The direct and indirect approach to war

We were talking in design class about how to modify Risk to make it a better game, and the following came to mind.

It was said in the WWII era that the Germans felt the Americans fought in the pattern of American football. This is the "T" era, four yards and a cloud of dust, line up a big mass and crash your way through, with occasional passes: get more of everything and smash the enemy in their strongest position. (But there WAS some passing.)

The British traditionally use what B. H. Liddell-Hart called the "indirect approach"--there's a book with that title that I read about 40 years ago--which is much facilitated from/by the sea: choose the weak points of the enemy, send a sufficient force to achieve your objective (economy of force), ultimately defeat the enemy without having to confront his strongest force.
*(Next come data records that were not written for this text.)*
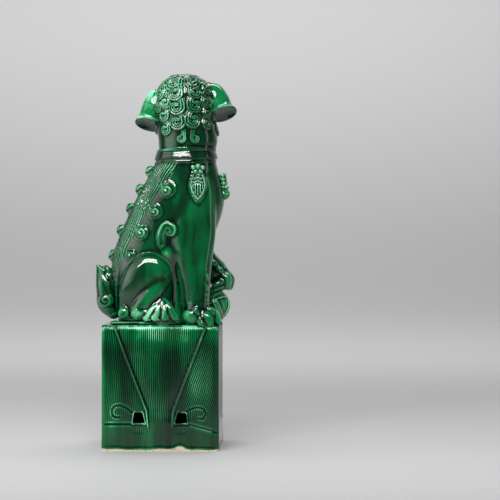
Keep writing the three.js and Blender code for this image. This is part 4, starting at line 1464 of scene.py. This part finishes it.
        def shape(u: Array, v: Array) -> Array:
            """The ear's outside down to the rim, then its dished underside."""
            turn = u * 2 * math.pi
            t = np.clip(v / rim, 0, 1) * step[-1]
            inner = np.clip((v - rim) / dished, 0, 1)
            centre = np.stack([smooth_curve(t, step, path[:, k]) for k in range(3)], axis=-1)
            size = smooth_curve(t, step, sizes) * np.sqrt(ease(-0.001, 2.6, t))
            size = size * (1 - inner**1.3)
            along = unit(np.stack([np.gradient(path[:, k], step) for k in range(3)], axis=1))
            ahead = unit(np.stack([smooth_curve(t, step, along[:, k]) for k in range(3)], axis=-1))
            droop = ease(0.5, 1.0, v / rim)[..., None]
            ahead = unit(ahead * (1 - droop) + mouth * droop)
            front = unit(np.array([0.0, 1.0, 0.0]) - ahead * ahead[..., 1:2])
            wide = np.cross(front, ahead)
            deep = 0.95 + 0.20 * ease(0.4, 1.0, v / rim)
            dish = 3.6 * np.sin(math.pi * np.clip(inner, 0, 1) / 1.6) * (inner > 0)
            return (
                centre
                + wide * (size * np.cos(turn))[..., None]
                + front * (size * deep * np.sin(turn))[..., None]
                - ahead * dish[..., None]
            )

        def folds(place: Array, way: Array, u: Array, v: Array) -> Array:
            """A fine rolled rim round the ear's flare."""
            return 0.55 * hump(v - 0.72, 0.035)

        mesh = Slab(110, 120).bend(name, shape, folds)
        # The ears' glaze is painted paler: a painted highlight for the light that falls on them.
        return Piece(name, mesh, (name,), runs=0.28)

    def face_pieces(self) -> list[Piece]:
        """Jaw, beard, tongue, teeth, nose, eyes and brows."""
        x, z = SKULL[0] + 2, SKULL[2]
        made: list[Piece] = []

        def keep(name: str, clay: Clay, grain: float, soften: int = 2) -> None:
            """Fuses a lump and lists it."""
            made.append(Piece(name, clay.fused(grain, soften), (name,)))

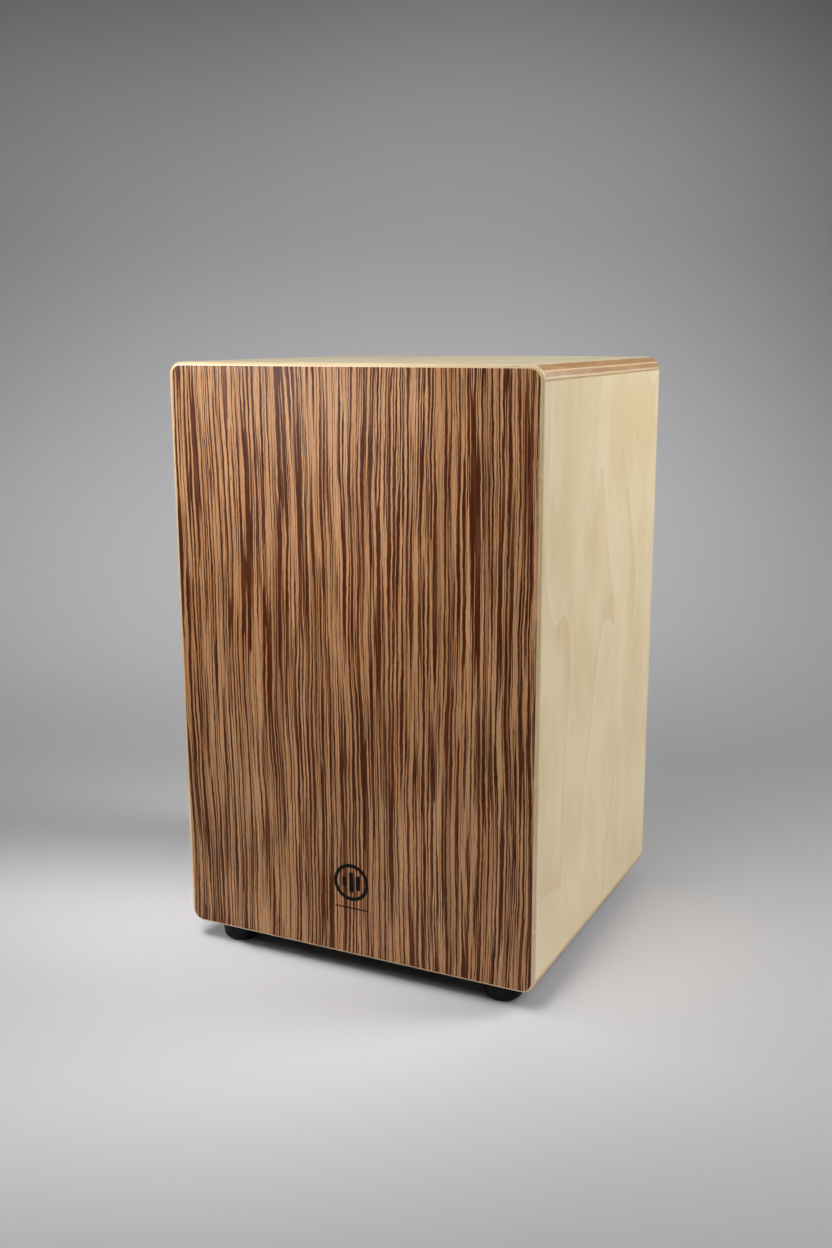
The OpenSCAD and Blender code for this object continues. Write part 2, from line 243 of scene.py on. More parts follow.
def striped_veneer():
    """Dark, slightly wavy, forking stripes that run upright on tan, with fine fibres and pores."""
    g = Graph("striped_veneer")
    wander = g.swing(g.noise(g.mm, (80, 400, 300), detail=1.0, seed=1), 14.0)
    ripple = g.swing(g.noise(g.mm, (24, 400, 62), detail=1.0, seed=2), 3.4)
    tremble = g.swing(g.noise(g.mm, (5, 400, 11), detail=2.0, rough=0.6, seed=3), 1.5)
    bend = g.math("ADD", g.math("ADD", wander, ripple), tremble)
    place = g.join(g.math("ADD", g.axes["x"], bend), 0.0, g.axes["z"])

    # Stretched noise cut at a level makes stripes that swell, fork and end. The level drifts over
    # the sheet, and the fibres fray the stripes' edges
    fibre = g.noise(place, (0.6, 1, 34), detail=3.0, rough=0.65, seed=9)
    fray = g.swing(fibre, 0.09)
    drift = g.swing(g.noise(place, (22, 1, 200), detail=1.0, seed=4), 0.09)
    coarse = g.noise(place, (1.8, 1, 210), detail=1.0, rough=0.4, seed=5)
    thin = g.noise(place, (0.9, 1, 105), detail=1.0, rough=0.4, seed=6)
    stripe = g.rise(g.math("ADD", g.math("ADD", coarse, drift), fray), 0.519, 0.537)
    hair = g.rise(g.math("ADD", g.math("ADD", thin, drift), fray), 0.561, 0.589)
    line = g.math("MAXIMUM", stripe, hair)
    strength = g.rise(g.noise(place, (4, 1, 80), seed=7), 0.28, 0.52, 0.86, 1.0)
    band = g.rise(g.noise(place, (8, 1, 420), detail=1.0, seed=8), 0.62, 0.68, 0.0, 0.40)

    patch = g.noise(place, (20, 1, 240), seed=10)
    tan = g.mix(g.rise(patch, 0.32, 0.68), VENEER_PALE, VENEER_TAN)
    tan = g.mix(g.rise(fibre, 0.30, 0.75, 0.0, 0.40), tan, VENEER_FIBRE)
    tan = g.mix(band, tan, VENEER_BAND)
    dark = g.mix(g.rise(fibre, 0.3, 0.7), STRIPE_BROWN, STRIPE_DARK)
    wood = g.mix(g.math("MULTIPLY", line, strength), tan, dark)

    pore = g.rise(g.noise(place, (0.5, 1, 9), detail=1.0, seed=11), 0.64, 0.72)
    wood = g.mix(g.math("MULTIPLY", pore, 0.45), wood, VENEER_PORE)
    height = g.math("SUBTRACT", g.math("MULTIPLY", fibre, 0.4), pore)
    roughness = g.rise(fibre, 0.2, 0.8, 0.36, 0.48)
    return g.surface(wood, roughness, g.bump(height, 0.05, 0.35), Specular_IOR_Level=0.16)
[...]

Some games seem to encourage one method or the other. For example, Risk is the "American method of war" game par excellence.

Britannia appears to be much more the British method. When people try to play the American method, they may kill a lot of armies, but they don't win the game. Sometimes I say this is playing Britannia as though it was a conquest game, which it is not. Force preservation is very important.

I occasionally wonder if I should have limited the "unlimited" stack size to maybe 5 or 6 armies, if that would make Brit even more the "British method" game. Certainly, I limit the max stack size in all of the successor games. The two-dice combat method might help too, making some attacks less risky.